Lakeview Cabin Collection has a real trial-and-error nature to it, which can make earlier playthroughs frustrating; since the killer's appearance is the only random element, each attempt brings you closer to mastering the tiny environment this team of four is trapped inside. Once I discovered a shotgun and two usable shells, for instance, I made grabbing these items an absolute priority on every single playthrough. And when I figured out I could throw one of my characters across a gap to lift a pulley-controlled barrier that blocked the other side of camp, I'd leave him up there immediately so others could pass beneath--and also for the rare chance to crush the killer with its massive weight.

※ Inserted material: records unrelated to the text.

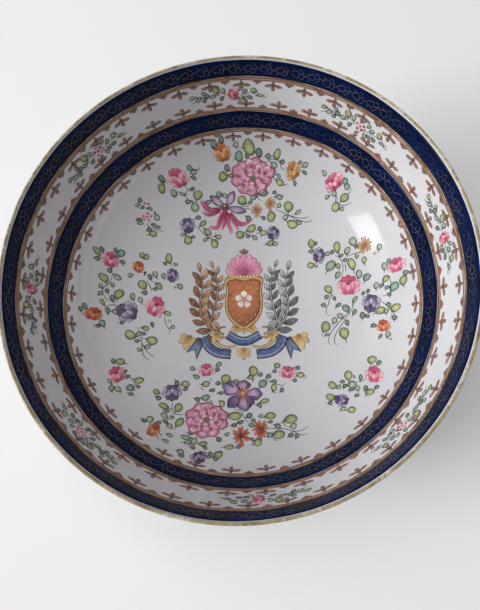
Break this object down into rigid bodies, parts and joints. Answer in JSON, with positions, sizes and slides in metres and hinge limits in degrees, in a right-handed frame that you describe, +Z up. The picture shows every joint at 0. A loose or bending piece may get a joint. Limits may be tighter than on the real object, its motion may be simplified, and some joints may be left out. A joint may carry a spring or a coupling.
{
  "type": "footed serving bowl",
  "caption": "Deep round porcelain serving bowl on a foot ring, with cobalt-blue enamel bands, gilt lines and painted flower sprays.",
  "frame": {"origin": "centre of the foot ring, on the surface the bowl stands on", "axes": "+Z up along the bowl's axis of revolution, +Y towards the top of the painted centre, +X towards its right"},
  "size_m": [0.288, 0.288, 0.115],
  "materials": {
    "glazed_porcelain": "glossy clear glaze over white porcelain with a faint blue-grey cast",
    "foot_porcelain": "glazed outside and inside, bare clay on the standing face",
    "cobalt_enamel": "glossy dark cobalt enamel",
    "russet_enamel": "thin iron-red enamel drawn with a brush",
    "painted_enamels": "thin translucent flower enamels in rose, purple, green and orange, with dark drawn lines",
    "gilding": "thin worn fired gilding with a brown undertone"
  },
  "bodies": {
    "root": {"bowl_body": "glazed_porcelain", "foot_ring": "foot_porcelain", "lip_gilding": "gilding", "foot_gilt_line": "gilding", "outer_blue_band": "cobalt_enamel", "inner_blue_band": "cobalt_enamel", "upper_band_gilt_line": "gilding", "upper_band_russet_line": "russet_enamel", "lower_band_upper_russet_line": "russet_enamel", "lower_band_lower_russet_line": "russet_enamel", "lower_band_upper_gilt_line": "gilding", "lower_band_lower_gilt_line": "gilding", "exterior_blue_band": "cobalt_enamel", "exterior_upper_gilt_line": "gilding", "exterior_lower_gilt_line": "gilding"}
  },
  "joints": []
}
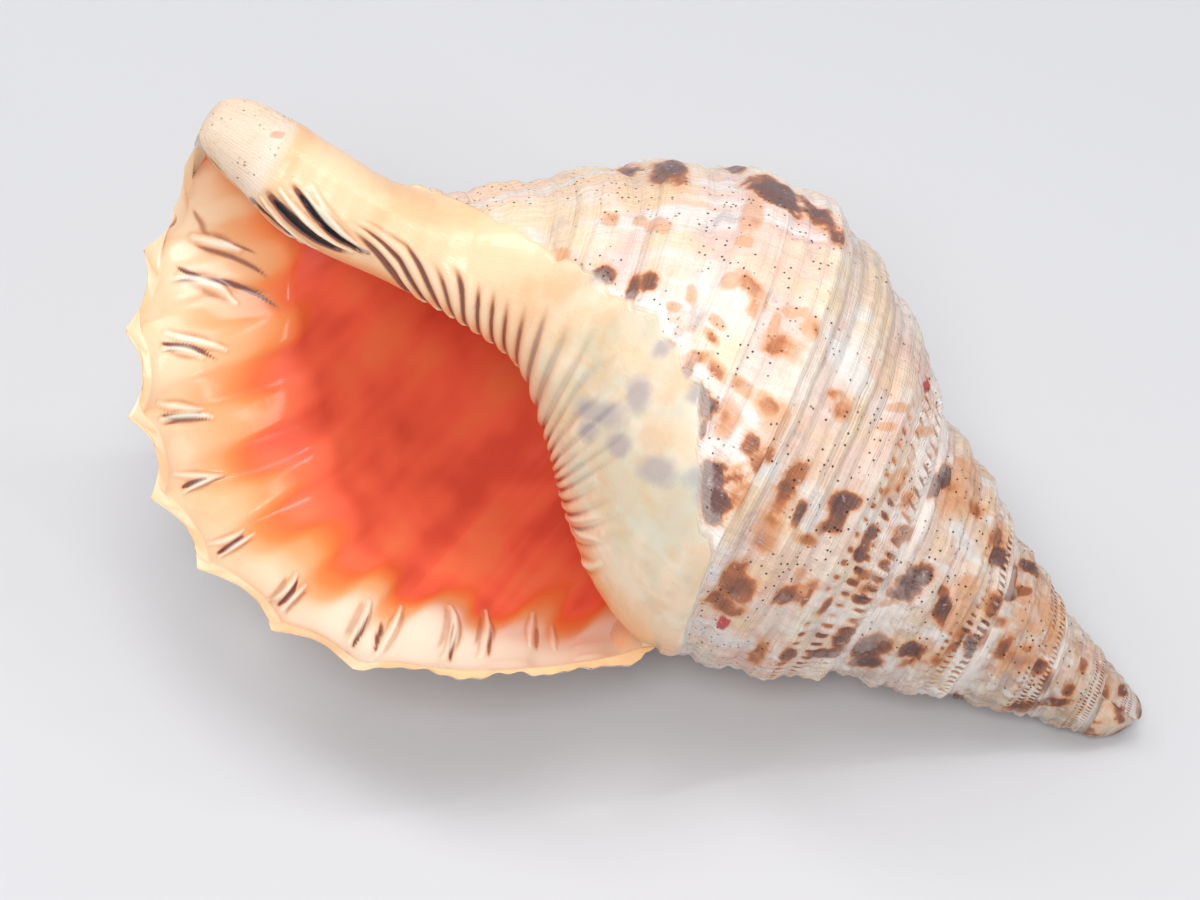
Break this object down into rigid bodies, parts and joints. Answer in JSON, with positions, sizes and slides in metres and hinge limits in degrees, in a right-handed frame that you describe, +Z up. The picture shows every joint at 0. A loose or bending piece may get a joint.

Clearly, this is not an ideal scenario.

To find some of the most useful items, though, you'll have to do some experimenting. Getting two of your counselors to have sex might seem useless outside of the comedic value, but this action knocks the key to the shotgun room down from the ledge above. Some items hold more valuable items within them, too: Hacking open an unassuming box will give you an ultra-rare shotgun shell, and you can get an additional shotgun room key if you break open the bookbag at the very start of the game, as well as the letter inside.

Lakeview's sandbox nature adds an extra twist, since enemies are bound by the same laws you are; the killer may appear at random, be he has to search cabins on foot just as you do. And, just like the cast of counselors, this creeping terror is forced to use the same items laying around the campgrounds for his own goals. On one of my later playthroughs, after nabbing the shotgun and setting up a fire trap with a gas can, I switched to another counselor, found all the weapons I could, and threw them in the lake--all except for a big, hefty axe. Since the killer had no choice but to use his bare hands, it was much easier to blast him twice with the shotgun and then ignite the gas can at his feet--which, unfortunately, still didn't kill him. Then, a second killer appeared and did us all in with a huge knife--which he presumably brought from home. Clearly, there were some kinks in this plan of mine.

It should be noted that Lakeview Cabin Collection (currently available on Steam) is an episodic series; the scenario available now, "Lakeview Cabin III," exists as one of four doors in a movie theater hub--which acts as a survival experience itself (with its own monstrous killer) for players willing to explore. Even though I've put three hours into this first episode, I still haven't figured out the key to success; and reading the achievements list tells me there's plenty of things I've never tried, like tossing the downed killer's body into a throttling wood chipper--which seems like a perfectly reasonable idea. If developer Roope Tamminen can get this much life out of such a small, reactive environment, I'm definitely on board with whatever new horrors Lakeview's future episodes will hold.